CAD and scene scripts —
--- start ---
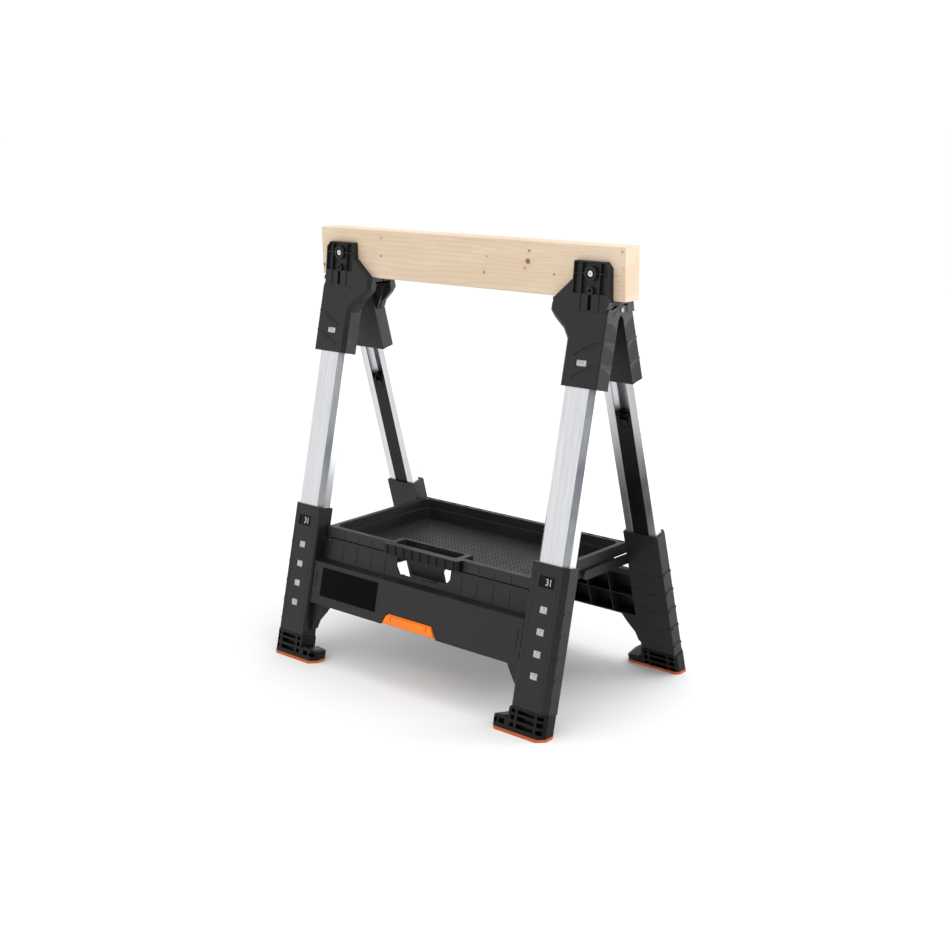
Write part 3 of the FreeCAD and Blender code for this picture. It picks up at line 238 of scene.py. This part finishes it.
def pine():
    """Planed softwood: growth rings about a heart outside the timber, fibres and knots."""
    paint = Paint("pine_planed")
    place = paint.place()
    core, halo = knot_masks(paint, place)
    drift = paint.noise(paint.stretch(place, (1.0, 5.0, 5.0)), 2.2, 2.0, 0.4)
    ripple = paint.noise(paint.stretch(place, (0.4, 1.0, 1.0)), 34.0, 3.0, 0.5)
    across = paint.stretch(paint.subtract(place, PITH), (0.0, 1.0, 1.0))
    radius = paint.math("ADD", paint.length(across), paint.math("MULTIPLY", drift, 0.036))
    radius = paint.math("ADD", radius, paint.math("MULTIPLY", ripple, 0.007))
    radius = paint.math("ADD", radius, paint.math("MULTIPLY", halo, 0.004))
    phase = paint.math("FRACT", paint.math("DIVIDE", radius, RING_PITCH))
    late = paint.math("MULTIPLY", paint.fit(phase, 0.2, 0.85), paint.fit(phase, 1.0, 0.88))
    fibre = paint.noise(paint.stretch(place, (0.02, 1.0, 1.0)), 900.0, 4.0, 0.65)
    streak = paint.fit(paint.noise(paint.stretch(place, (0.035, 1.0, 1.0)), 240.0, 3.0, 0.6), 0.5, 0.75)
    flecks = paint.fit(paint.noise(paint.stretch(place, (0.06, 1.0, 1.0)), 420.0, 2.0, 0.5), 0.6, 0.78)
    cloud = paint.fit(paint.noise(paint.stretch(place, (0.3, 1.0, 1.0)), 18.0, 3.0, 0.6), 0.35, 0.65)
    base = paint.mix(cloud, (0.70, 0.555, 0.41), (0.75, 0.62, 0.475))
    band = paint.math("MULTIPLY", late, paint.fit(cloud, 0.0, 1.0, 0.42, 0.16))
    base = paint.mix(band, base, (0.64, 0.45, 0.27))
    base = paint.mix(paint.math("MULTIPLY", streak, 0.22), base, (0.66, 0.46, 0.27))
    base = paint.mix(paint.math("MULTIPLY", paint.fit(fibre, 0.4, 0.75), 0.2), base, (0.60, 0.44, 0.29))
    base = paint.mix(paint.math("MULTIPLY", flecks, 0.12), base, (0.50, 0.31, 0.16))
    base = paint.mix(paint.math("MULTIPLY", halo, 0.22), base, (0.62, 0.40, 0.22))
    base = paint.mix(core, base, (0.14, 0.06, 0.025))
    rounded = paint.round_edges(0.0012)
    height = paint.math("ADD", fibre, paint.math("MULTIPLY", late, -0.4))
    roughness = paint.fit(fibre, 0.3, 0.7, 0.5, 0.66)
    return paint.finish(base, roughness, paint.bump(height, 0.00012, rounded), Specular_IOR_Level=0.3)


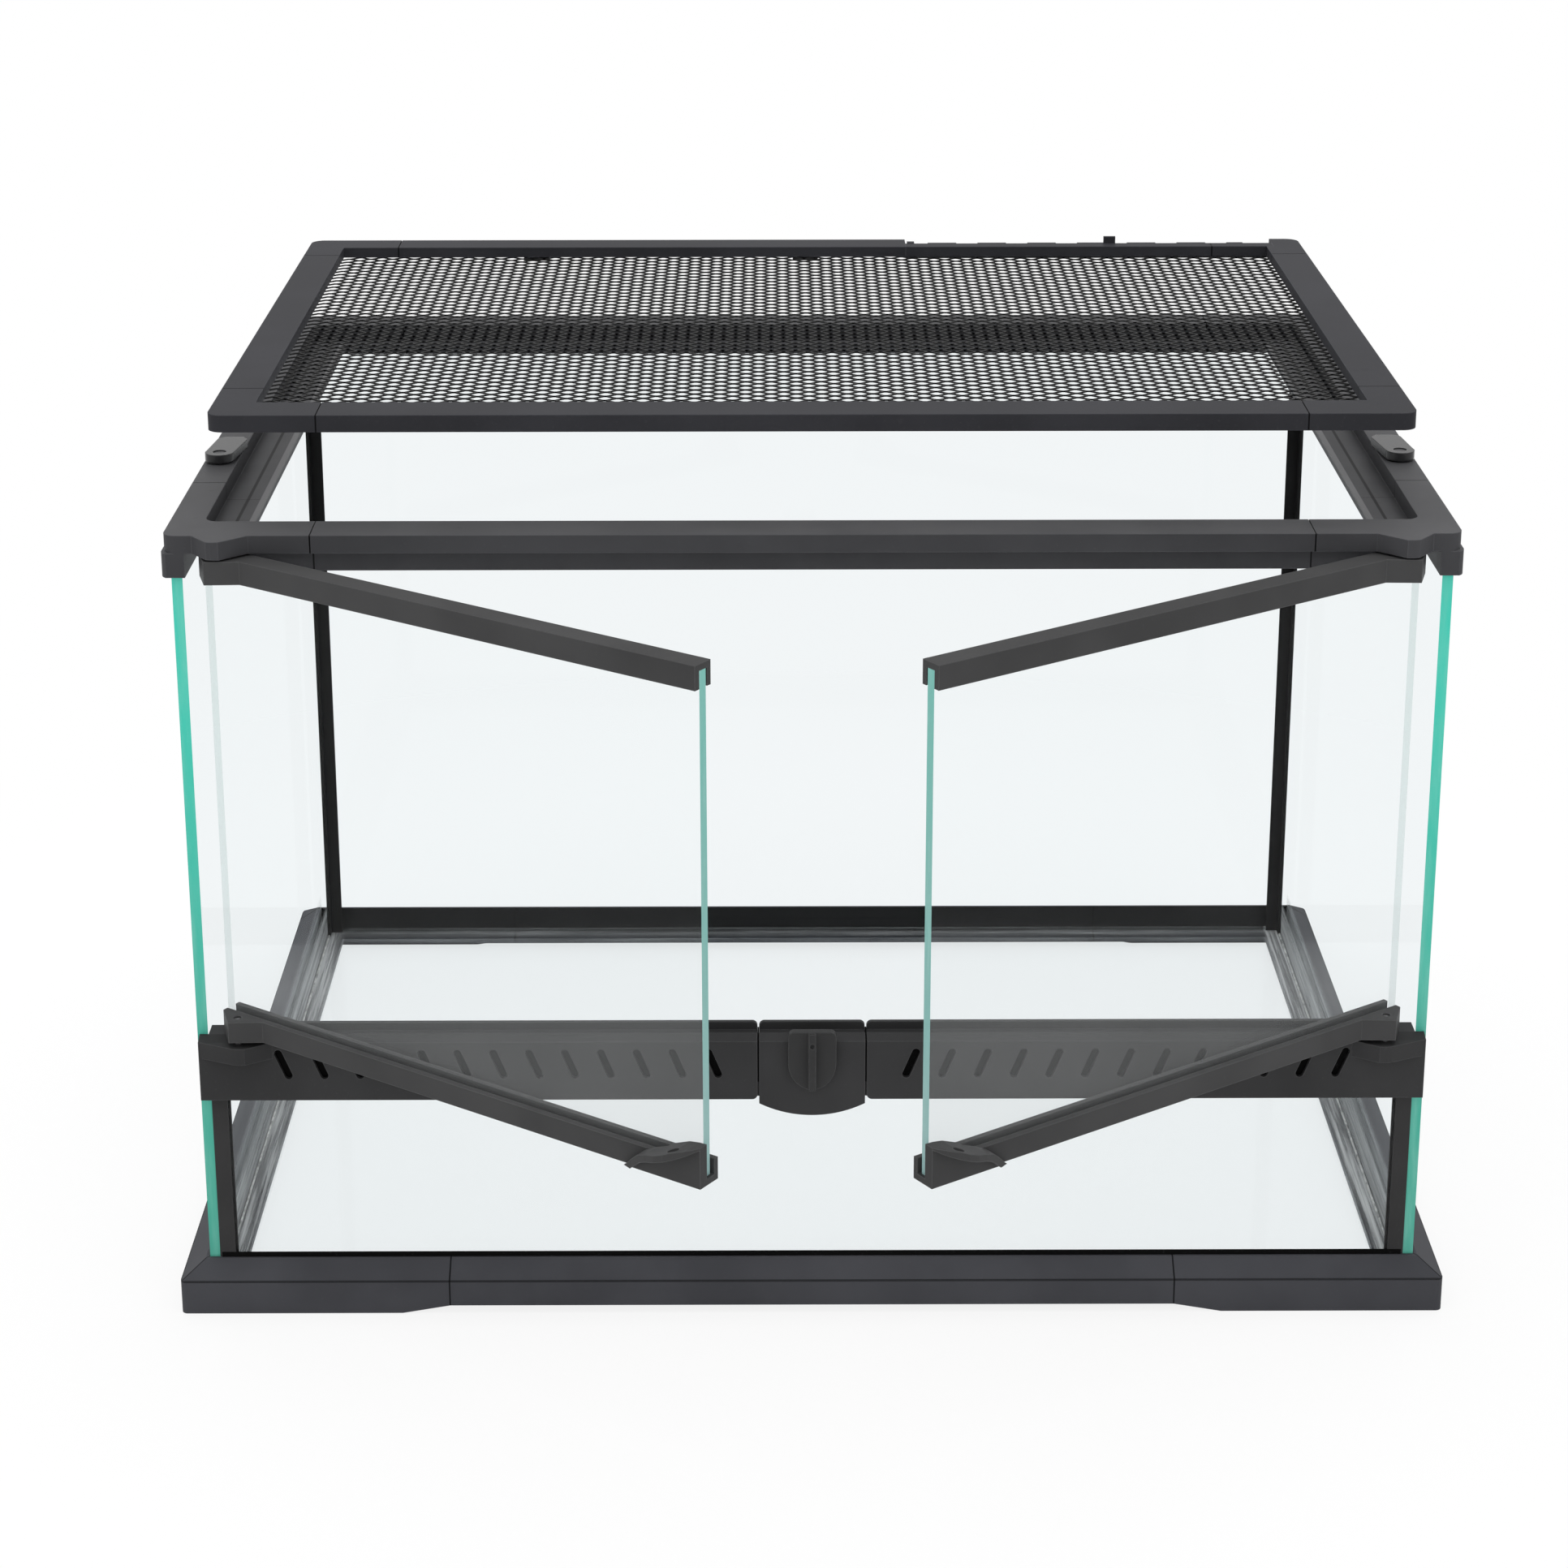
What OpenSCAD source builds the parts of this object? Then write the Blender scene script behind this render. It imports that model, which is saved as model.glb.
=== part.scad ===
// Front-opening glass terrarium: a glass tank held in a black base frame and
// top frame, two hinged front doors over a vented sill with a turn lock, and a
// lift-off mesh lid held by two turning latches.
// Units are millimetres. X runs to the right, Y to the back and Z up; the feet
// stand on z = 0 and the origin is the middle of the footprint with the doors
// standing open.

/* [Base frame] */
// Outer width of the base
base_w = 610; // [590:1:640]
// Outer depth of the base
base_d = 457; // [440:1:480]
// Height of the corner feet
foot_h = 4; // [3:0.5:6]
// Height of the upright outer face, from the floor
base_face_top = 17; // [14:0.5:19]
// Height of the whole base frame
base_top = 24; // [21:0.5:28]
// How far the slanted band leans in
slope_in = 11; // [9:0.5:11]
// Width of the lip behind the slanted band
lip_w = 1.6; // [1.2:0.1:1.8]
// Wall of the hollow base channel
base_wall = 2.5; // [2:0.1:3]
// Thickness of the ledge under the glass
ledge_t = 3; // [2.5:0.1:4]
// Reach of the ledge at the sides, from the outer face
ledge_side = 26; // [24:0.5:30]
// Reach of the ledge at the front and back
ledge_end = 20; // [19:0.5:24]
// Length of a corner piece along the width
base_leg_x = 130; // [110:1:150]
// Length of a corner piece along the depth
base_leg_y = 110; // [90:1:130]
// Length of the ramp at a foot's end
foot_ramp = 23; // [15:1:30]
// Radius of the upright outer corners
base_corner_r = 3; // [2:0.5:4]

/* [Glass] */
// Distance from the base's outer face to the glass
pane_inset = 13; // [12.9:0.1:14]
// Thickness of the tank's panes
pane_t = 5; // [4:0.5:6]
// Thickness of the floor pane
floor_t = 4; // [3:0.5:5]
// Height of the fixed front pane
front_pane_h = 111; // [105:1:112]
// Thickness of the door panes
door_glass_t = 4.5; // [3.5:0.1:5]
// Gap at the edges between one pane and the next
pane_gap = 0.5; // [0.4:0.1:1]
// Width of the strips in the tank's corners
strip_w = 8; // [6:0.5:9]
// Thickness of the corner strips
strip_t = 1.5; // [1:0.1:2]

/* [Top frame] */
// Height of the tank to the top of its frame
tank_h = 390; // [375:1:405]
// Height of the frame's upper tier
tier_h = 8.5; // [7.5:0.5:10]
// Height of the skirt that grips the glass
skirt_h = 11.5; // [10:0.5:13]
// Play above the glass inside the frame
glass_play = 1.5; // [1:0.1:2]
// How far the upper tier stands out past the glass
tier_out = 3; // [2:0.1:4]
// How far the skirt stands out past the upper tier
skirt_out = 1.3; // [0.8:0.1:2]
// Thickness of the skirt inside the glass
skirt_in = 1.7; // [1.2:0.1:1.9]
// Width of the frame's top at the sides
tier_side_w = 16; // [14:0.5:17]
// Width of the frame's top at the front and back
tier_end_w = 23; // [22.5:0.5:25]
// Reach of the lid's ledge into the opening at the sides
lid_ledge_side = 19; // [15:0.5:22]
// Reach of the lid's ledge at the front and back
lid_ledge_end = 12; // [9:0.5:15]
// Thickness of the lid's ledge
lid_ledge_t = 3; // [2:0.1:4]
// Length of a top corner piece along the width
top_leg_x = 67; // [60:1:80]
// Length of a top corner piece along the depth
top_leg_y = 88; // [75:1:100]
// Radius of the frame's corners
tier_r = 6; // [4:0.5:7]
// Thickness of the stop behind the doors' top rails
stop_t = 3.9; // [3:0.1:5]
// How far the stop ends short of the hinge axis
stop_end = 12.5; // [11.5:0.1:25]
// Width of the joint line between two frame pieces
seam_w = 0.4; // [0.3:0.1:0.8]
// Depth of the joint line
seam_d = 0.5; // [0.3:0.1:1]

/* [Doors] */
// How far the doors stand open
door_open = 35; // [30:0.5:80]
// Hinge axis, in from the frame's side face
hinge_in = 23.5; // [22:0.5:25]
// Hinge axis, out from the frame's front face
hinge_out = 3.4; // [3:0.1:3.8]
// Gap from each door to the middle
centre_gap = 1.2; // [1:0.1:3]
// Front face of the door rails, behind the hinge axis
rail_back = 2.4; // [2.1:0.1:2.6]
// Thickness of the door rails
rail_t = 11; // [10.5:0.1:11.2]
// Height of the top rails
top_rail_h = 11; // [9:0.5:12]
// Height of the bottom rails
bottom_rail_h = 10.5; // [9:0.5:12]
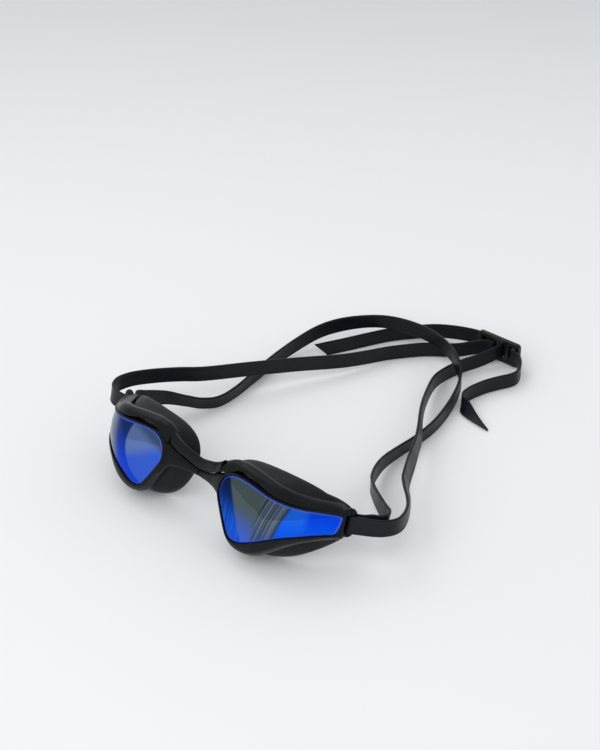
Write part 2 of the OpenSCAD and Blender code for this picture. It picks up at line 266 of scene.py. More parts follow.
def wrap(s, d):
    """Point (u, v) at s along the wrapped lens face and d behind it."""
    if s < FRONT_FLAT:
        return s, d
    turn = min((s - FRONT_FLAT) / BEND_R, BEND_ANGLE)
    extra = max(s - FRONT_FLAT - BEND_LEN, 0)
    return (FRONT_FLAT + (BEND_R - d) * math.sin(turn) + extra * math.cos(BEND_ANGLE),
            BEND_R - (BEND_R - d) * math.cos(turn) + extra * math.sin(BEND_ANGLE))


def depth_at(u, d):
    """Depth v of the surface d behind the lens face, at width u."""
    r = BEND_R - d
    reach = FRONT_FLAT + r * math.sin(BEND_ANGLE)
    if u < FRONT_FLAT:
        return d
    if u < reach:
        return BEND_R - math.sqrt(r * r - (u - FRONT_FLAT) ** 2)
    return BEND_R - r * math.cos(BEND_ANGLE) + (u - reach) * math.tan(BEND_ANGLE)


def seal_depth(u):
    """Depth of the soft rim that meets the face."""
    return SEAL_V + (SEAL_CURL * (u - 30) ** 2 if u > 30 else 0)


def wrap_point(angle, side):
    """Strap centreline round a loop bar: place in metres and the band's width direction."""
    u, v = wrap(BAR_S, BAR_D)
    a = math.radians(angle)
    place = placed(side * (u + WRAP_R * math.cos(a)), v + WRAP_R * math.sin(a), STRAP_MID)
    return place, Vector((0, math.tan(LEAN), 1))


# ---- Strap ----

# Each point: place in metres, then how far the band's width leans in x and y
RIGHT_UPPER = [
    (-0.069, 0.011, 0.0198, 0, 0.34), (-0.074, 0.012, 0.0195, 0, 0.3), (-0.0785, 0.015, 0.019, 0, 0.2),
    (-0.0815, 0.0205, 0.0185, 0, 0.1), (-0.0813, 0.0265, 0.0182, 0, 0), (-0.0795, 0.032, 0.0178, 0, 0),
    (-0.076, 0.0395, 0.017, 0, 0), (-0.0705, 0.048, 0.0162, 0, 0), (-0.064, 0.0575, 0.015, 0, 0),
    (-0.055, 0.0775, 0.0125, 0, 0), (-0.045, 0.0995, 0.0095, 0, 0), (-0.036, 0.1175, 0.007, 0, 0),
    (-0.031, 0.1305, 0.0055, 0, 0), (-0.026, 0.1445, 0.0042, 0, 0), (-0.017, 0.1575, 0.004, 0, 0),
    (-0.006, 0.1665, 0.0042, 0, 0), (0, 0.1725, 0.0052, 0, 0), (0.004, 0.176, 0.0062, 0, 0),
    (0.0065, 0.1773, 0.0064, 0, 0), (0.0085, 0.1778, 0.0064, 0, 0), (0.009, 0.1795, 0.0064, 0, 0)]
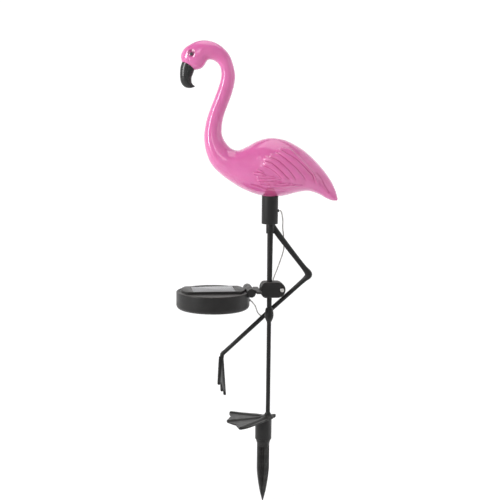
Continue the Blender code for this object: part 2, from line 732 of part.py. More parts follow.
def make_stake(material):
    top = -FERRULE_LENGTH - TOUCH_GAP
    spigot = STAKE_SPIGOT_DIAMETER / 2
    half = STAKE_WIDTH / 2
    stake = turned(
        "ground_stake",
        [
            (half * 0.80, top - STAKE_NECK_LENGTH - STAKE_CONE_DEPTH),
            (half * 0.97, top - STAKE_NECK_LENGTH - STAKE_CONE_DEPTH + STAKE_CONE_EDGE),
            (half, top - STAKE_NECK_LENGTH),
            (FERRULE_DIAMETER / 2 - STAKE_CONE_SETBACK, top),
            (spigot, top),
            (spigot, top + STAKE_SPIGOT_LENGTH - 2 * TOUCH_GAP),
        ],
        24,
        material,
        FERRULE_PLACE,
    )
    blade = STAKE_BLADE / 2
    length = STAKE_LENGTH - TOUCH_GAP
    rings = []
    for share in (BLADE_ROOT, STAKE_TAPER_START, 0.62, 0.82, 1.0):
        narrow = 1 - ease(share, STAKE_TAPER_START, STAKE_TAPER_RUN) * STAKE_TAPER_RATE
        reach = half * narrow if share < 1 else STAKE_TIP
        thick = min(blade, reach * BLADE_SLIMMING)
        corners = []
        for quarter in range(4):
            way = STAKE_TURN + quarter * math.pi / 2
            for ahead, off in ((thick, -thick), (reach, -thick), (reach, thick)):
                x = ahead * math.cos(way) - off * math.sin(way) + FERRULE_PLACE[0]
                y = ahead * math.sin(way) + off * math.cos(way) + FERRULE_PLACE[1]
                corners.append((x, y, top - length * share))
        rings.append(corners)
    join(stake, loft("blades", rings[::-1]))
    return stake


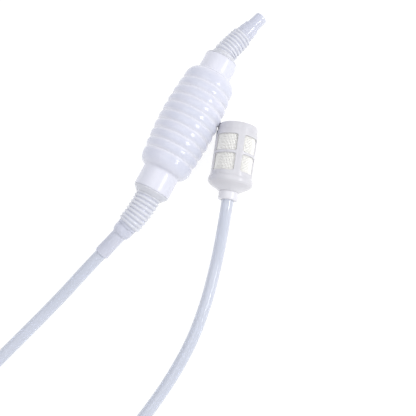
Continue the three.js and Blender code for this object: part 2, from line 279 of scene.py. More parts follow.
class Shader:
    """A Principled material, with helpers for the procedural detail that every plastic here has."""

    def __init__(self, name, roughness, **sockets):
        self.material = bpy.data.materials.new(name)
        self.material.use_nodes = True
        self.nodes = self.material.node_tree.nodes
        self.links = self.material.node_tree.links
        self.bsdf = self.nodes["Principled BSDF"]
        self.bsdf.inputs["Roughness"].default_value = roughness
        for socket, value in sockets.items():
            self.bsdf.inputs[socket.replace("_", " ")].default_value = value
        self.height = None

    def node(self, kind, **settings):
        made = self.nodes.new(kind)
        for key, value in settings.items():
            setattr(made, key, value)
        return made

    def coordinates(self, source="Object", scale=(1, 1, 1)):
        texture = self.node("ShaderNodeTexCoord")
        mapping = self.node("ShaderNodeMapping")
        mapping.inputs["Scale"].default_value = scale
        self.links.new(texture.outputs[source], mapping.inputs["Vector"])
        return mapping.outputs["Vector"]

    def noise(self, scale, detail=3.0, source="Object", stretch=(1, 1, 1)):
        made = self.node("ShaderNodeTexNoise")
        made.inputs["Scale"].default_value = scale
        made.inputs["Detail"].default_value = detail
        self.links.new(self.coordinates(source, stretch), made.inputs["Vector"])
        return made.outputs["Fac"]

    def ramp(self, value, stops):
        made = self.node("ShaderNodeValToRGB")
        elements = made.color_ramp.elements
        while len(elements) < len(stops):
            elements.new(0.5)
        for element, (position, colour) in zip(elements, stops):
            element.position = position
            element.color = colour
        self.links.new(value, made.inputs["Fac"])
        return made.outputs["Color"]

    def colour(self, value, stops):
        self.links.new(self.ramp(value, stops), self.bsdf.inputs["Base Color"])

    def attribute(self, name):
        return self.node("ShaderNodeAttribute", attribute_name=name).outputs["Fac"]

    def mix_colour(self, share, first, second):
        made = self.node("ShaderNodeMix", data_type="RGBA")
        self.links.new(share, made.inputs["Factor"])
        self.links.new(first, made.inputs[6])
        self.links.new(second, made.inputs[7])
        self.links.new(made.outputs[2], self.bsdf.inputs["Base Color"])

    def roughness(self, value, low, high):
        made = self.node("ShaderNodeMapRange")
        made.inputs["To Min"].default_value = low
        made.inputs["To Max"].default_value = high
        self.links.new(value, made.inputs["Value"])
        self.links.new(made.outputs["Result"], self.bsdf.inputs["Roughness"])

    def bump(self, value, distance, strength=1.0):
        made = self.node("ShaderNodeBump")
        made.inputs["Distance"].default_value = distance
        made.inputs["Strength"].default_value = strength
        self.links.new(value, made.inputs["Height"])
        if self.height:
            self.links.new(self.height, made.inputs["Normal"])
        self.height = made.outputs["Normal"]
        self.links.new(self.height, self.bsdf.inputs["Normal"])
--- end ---
Exercise aim —
Transcribe, word for word, every line from the line with "Continue the three.js" to the line with "self.height = None", inclusive, and output nothing else.

Written response —
Continue the three.js and Blender code for this object: part 2, from line 279 of scene.py. More parts follow.
class Shader:
    """A Principled material, with helpers for the procedural detail that every plastic here has."""

    def __init__(self, name, roughness, **sockets):
        self.material = bpy.data.materials.new(name)
        self.material.use_nodes = True
        self.nodes = self.material.node_tree.nodes
        self.links = self.material.node_tree.links
        self.bsdf = self.nodes["Principled BSDF"]
        self.bsdf.inputs["Roughness"].default_value = roughness
        for socket, value in sockets.items():
            self.bsdf.inputs[socket.replace("_", " ")].default_value = value
        self.height = None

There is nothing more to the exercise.